Alternative A of uniform § 2A-216 extends the benefit of a warranty made to a lessee only to members of the family or household or guests in the home and only with respect to personal injury. For example, this alternative protects the spouse of the person who leased an automobile with defective steering resulting in personal injury, or who leased a television set with defective wiring that causes a bad electrical burn. However, suppose instead the lessee of the television took it to a friend's house to watch the Super Bowl and the friend was injured plugging it in. § 2A-216 Alternative A does not extend the warranty to the friend even though, if the friend came to the lessee's house and plugged in the set, the friend would be protected. It is submitted that to reach different here is not rational.
This situation thus emphasizes the point made previously that the alternative chosen does not preclude a more extensive abrogation of any privity requirement by subsequent case law development.
Alternative B of uniform § 2A-216 extends the benefit of warranty to any individual who could foreseeably be injured in person by breach of the warranty. Under Alternative B the friend in the example above is protected in any circumstance. Finally, uniform Alternative C corresponds to the coverage of strict liability in tort and extends to property damage. See Official Comment 3 to UCC § 2-318.
There is virtually no case law precedent in Oklahoma in lease transactions on which to base the choice to be made. Perhaps the best precedent that exists is the opinion of the court in Patty Precision v. Brown & Sharpe Manufacturing Co., 742 F.2d 1260 (10th Cir.1984). There the Tenth Circuit favorably discussed Old Albany Estates v. Highland Carpet Mills, 604 P.2d 849 (Okla.1979), where the Oklahoma court abrogated vertical privity in a sales transaction involving commercial parties and economic loss. That decision would suggest adoption of Alternative C of § 2A-216 and perhaps even amendment to it since the derivation of Alternative C from strict liability in tort might be thought to preclude the application of this alternative to commercial parties and economic loss unless there was a clear legislative direction. Ultimately, because the legislative schedule did not permit an extensive study, and to avoid a possible legislative battle on a peripheral point that could derail enactment of Article 2A, the choice made by the Oklahoma Legislature was to enact Alternative A of uniform § 2A-216 and rely on the statutory sentence, that the section does not displace principles of law and equity that extend a warranty to or for the benefit of a lessee to other persons, to signal the Oklahoma courts that they are able to further abrogate privity in lease transactions (as they have under a similar provision in sales transactions) if that abrogation is considered appropriate. The sentence also should signal Oklahoma courts that they are not foreclosed with respect to either vertical or horizontal privity. To avoid an adverse implication in the sales area, 12A Oklahoma Statutes § 2-318 similarly was amended to make it clear that the Old Albany case was not intended to be overruled by implication, and to expressly give the courts flexibility with respect to both vertical and horizontal privity issues in sales.
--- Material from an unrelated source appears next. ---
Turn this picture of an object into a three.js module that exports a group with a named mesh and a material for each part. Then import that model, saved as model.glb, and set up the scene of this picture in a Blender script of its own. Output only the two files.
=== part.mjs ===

12A Oklahoma Statutes § 2-318 was finally amended by Section 83 of H.B. 1683 to elevate into the statute material from Official Comment 1 to UCC § 2-318 that makes it clear a person not in privity has no greater rights than a person who is in privity; that is, for example, if a seller disclaims a warranty, neither the buyer nor the beneficiary has any rights. Section 2A-216 already contains such a provision.
It might be noted that as a result of these amendments to Oklahoma's version of Article 2, that in addition to § 2A-209, given case law development, § 2-318 may be relevant with respect to a finance lease. To illustrate, suppose a person interested in acquiring a piece of equipment selects it from a seller and then arranges to have the equipment sold to a bank and then the bank lease it to him. Because of case law development under Article 2, the seller's warranty to the lessor could extend to the lessee in accordance with the Old Albany case. This would be the mandated statutory result under § 2A-209.
Strict Liability in Tort The Oklahoma courts have applied the doctrine of manufacturer's products liability (strict liability in tort) to leases of goods. See Dewberry v. LaFollette, 598 P.2d 241 (Okla.1979) and Coleman v. Hertz Corp., 534 P.2d 940 (Okla App.1975). It has taken some time for the Oklahoma courts to work out the relationship between strict liability and the law of sales, and even now the relationship is not entirely clear. What then should be the relationship between Article 2A and strict liability?
An argument could be made that merely by the enactment of Article 2A the application of strict liability to leases is foreclosed since the Oklahoma Legislature created a comprehensive statutory regulation of products liability in leasing transactions covers personal injury, property damage and economic 1088. Compare Cline v. Prowler Ind. of Maryland, 418 A.2d 968 (Del.1980). However, that per se argument is specifically rejected. See Official Comment to § 2A-216. Nonetheless, Article 2A itself does not speak to the issue, and the Oklahoma Legislature left the specifics of the relationship to be developed by the courts. Thus, in the future, some [overall thought must be given to the proper relationship between these two bodies of law in the decided cases. The 1991 amendments make no change here.